Stove has a pipe going into wall in back of stove (not up thru ceiling), in other words horizontal. The part that has deteriorated from heat is the 'shield' ...the rectangular, slightly curved metal piece that stands on edge inside the stove in the back and keeps fire and soot etc. from going into the stove pipe. Will try to attach picture of stove and deteriorated part. 

The stove has a few other issues as well.... no damper...the part that opens and closes air in the stove pipe. It fell apart so last year I used the stove without it. And a small crack on the body, near upper left corner of door. Plus the left wall of the stove bulges a little and gets red hot. Oh, and the hinges are wearing!

But I think the 'shield' may be the most pressing issue. Bear in mind I am a 58 year old woman who knows little about fixing stoves but I am handy and resourceful. I just don't want my house to burn down! I managed to disassemble and replace one of the blower fans last year. I tried looking for replacement parts but that was a dead end.

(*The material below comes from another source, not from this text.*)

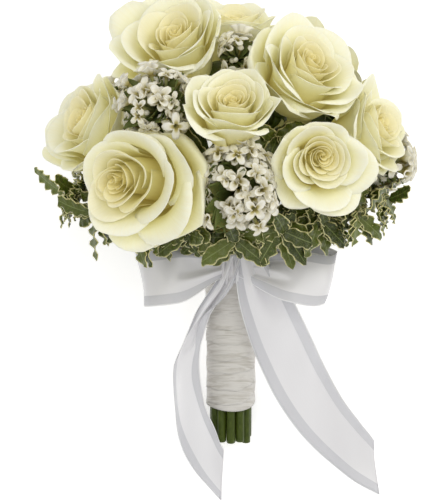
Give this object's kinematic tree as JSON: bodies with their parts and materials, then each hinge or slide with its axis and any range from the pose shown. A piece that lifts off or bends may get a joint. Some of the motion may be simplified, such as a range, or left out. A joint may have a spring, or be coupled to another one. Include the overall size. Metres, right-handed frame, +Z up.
{
  "type": "rose bouquet",
  "caption": "Hand-tied bridal bouquet of cream roses, white bouvardia and variegated pittosporum, its stems wrapped in satin ribbon and tied with a bow, lying on its back.",
  "frame": {"origin": "centre of the bounding box's base, on the surface that the bouquet lies on", "axes": "+Y from the cut stem ends towards the head, +X to the right of the bouquet's face, +Z up from the surface"},
  "size_m": [0.2424, 0.3303, 0.1952],
  "materials": {
    "rose_cream": "soft matte petals, cream with warmer hearts",
    "floret_white": "matte waxy white petals",
    "leaf_green": "satin green leaves with cream margins",
    "stem_green": "smooth green stems",
    "satin_white": "glossy satin ribbon with sheer edges",
    "wrap_white": "satin ribbon, finely creased",
    "tape_green": "matte waxed paper tape"
  },
  "bodies": {
    "root": {"binding_tape": "tape_green", "bouvardia_back": "floret_white", "bouvardia_back_left": "floret_white", "bouvardia_back_left_stem": "stem_green", "bouvardia_back_right": "floret_white", "bouvardia_back_right_stem": "stem_green", "bouvardia_back_stem": "stem_green", "bouvardia_centre": "floret_white", "bouvardia_centre_stem": "stem_green", "bouvardia_left": "floret_white", "bouvardia_left_stem": "stem_green", "bouvardia_right": "floret_white", "bouvardia_right_stem": "stem_green", "bouvardia_top": "floret_white", "bouvardia_top_stem": "stem_green", "handle_wrap": "wrap_white", "pittosporum_back_left": "leaf_green", "pittosporum_back_right": "leaf_green", "pittosporum_front": "leaf_green", "pittosporum_front_left": "leaf_green", "pittosporum_front_middle": "leaf_green", "pittosporum_front_right": "leaf_green", "pittosporum_inner_left": "leaf_green", "pittosporum_inner_right": "leaf_green", "pittosporum_left": "leaf_green", "pittosporum_left_high": "leaf_green", "pittosporum_right": "leaf_green", "pittosporum_right_high": "leaf_green", "pittosporum_right_low": "leaf_green", "ribbon_bow": "satin_white", "rose_back_high": "rose_cream", "rose_back_high_stem": "stem_green", "rose_back_left": "rose_cream", "rose_back_left_stem": "stem_green", "rose_back_right": "rose_cream", "rose_back_right_stem": "stem_green", "rose_centre": "rose_cream", "rose_centre_stem": "stem_green", "rose_front_left": "rose_cream", "rose_front_left_stem": "stem_green", "rose_front_right": "rose_cream", "rose_front_right_stem": "stem_green", "rose_left": "rose_cream", "rose_left_stem": "stem_green", "rose_right": "rose_cream", "rose_right_stem": "stem_green", "rose_top_back": "rose_cream", "rose_top_back_stem": "stem_green", "rose_top_left": "rose_cream", "rose_top_left_stem": "stem_green", "rose_top_right": "rose_cream", "rose_top_right_stem": "stem_green"}
  },
  "joints": []
}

Maybe I could have one made? 

Would welcome any input!

Gay Frazee
Shore Wildlife Rehab


----------



## humpin iron (Oct 22, 2014)

company gone, no parts avail, time for a new stove


----------



## mellow (Oct 22, 2014)

You would have to custom make all the parts, including that baffle.  Might be time to make a trip up this way to Salisbury or through the tunnel to check out some new stoves.  Treemont's are good solid stoves but that one looks to have given its all in the past 30 years and time to replace it.

It looks to be a rear vent model, in order to get something "affordable" you might have to have a new thimble put in above that one so you can get a top vent stove.

You guys do a good job down there, if I had a spare stove I would donate one but it has been a tough year for stove rehab's.


----------



## mellow (Oct 22, 2014)

Just a suggestion if your budget is as tight as I think it is, try calling some of the wood stove stores and see if they have any old ones that have been traded in that they will donate to you.


----------



## Heatsource (Oct 22, 2014)

a good metal shop could make you one, getting it just right will be tough though as they dont have properly shaped template to work off.


----------



## yag113 (Oct 23, 2014)

Hmmmmm.... I was pondering a new stove but to do so involves some major decisions.... pellets, wood? And at the moment I have a nice big pile of firewood and 2 giant oaks down locally that a friend is coming to help me cut and retrieve this weekend. Then again, I'm not getting any younger, cutting and carting wood is a lot of work... and I've been lucky to get 'free' firewood somehow every year but that could dry up too. But I do like a wood stove.

Do you think it is unsafe to use with the baffle in that condition? Until I make a decision? Or should I bite the bullet and replace now? I really don't want to burn my house down... that would cost more than a new stove!

Also, any recommendations of where to look in Salisbury or across the bay. Don't believe I'll find much on The Eastern Shore of VA.


----------



## yag113 (Oct 24, 2014)

mellow said:


> You would have to custom make all the parts, including that baffle.  Might be time to make a trip up this way to Salisbury or through the tunnel to check out some new stoves.  Treemont's are good solid stoves but that one looks to have given its all in the past 30 years and time to replace it.
> 
> It looks to be a rear vent model, in order to get something "affordable" you might have to have a new thimble put in above that one so you can get a top vent stove.
> 
> You guys do a good job down there, if I had a spare stove I would donate one but it has been a tough year for stove rehab's.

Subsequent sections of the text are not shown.